The Bishop Simplified method is the default analysis method in JW Slope. It is a moment-equilibrium method of slices for circular slip surfaces and is one of the most widely used and trusted methods in routine slope-stability practice.
Theory summary
The factor of safety is obtained from moment equilibrium of the entire sliding mass about the center of the trial circle.
- Equilibrium satisfied: overall moment equilibrium (about the circle center) and vertical force equilibrium of each slice. Horizontal force equilibrium of the whole mass is not explicitly satisfied.

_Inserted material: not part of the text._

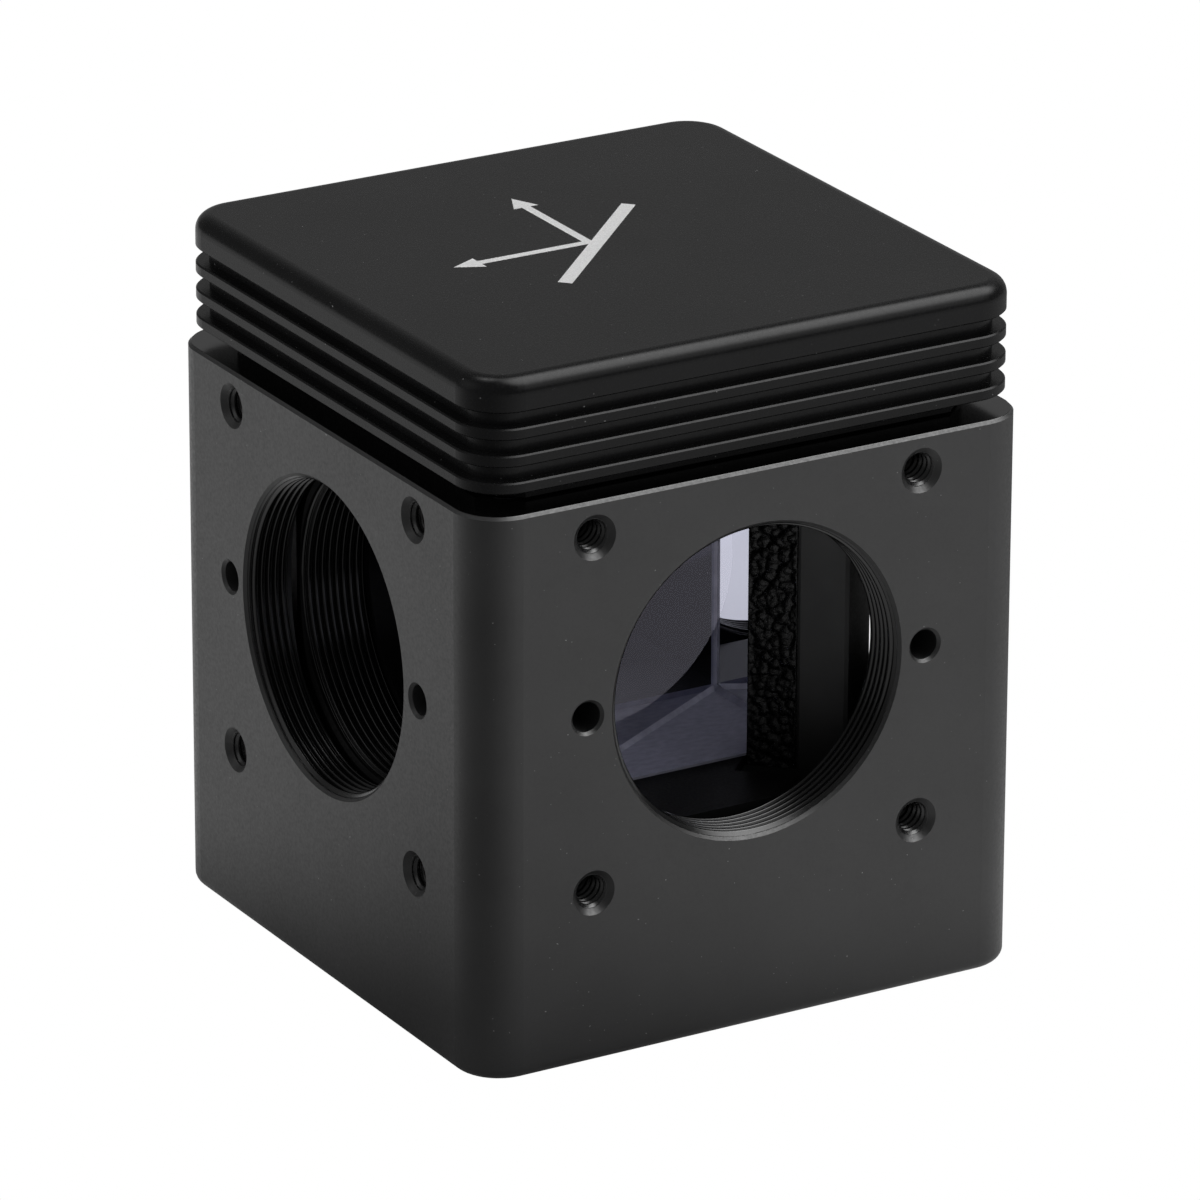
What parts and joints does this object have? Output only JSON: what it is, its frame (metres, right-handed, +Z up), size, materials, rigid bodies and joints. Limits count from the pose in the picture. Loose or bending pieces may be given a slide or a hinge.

- Interslice forces: interslice forces are assumed horizontal — that is, the interslice shear force is taken as zero. Only the interslice normal force is implied. This single assumption closes the problem.
- Surface type: circular.
Because the available base shear depends on the base normal force, and the normal force in turn depends on the mobilized shear (which depends on FOS), the method is iterative. Each slice normal force is found from a vertical force balance in which the term
m_alpha = cos(alpha) + sin(alpha) * tan(phi) / Fappears in the denominator (alpha is the base inclination, phi the friction
angle, F the current factor of safety). A new factor of safety is then computed
from moment equilibrium, and the cycle repeats until F converges. In JW Slope
the iteration converges when successive factors of safety differ by 1e-4, with a
hard limit of 100 iterations.
The initial factor of safety is 1 when Steffensen acceleration is enabled
(default) and 1.5 otherwise. Steffensen's method only accelerates the same
fixed-point iteration; it does not change the converged result.
Applicability
- Use for circular surfaces. Bishop Simplified is formulated for circular slip surfaces and is the natural companion to the circular grid-and-radius search.
- For non-circular or block surfaces, prefer a rigorous method (Spencer or GLE / Morgenstern-Price), which satisfies full equilibrium.
Limitations
- Only one equilibrium condition (moment) and vertical slice equilibrium are satisfied; horizontal force equilibrium of the mass is not.
- Interslice shear is neglected, so the method does not resolve the internal stress state the way the rigorous methods do.
- The
m_alphaterm can become small or negative for steep base inclinations (typically near the toe), which makes the slice normal force unreliable.
The m-alpha check
By default JW Slope rejects a surface when m_alpha falls below a minimum value
of 0.2. This guards against the classic Bishop instability where a small or
negative m_alpha produces a spurious factor of safety. The check and its
minimum are configurable in Advanced Options.
Why no interslice function
Bishop reports no lambda and no interslice function because it does not solve an
interslice shear scale. Interslice functions apply only to the rigorous GLE-based
methods.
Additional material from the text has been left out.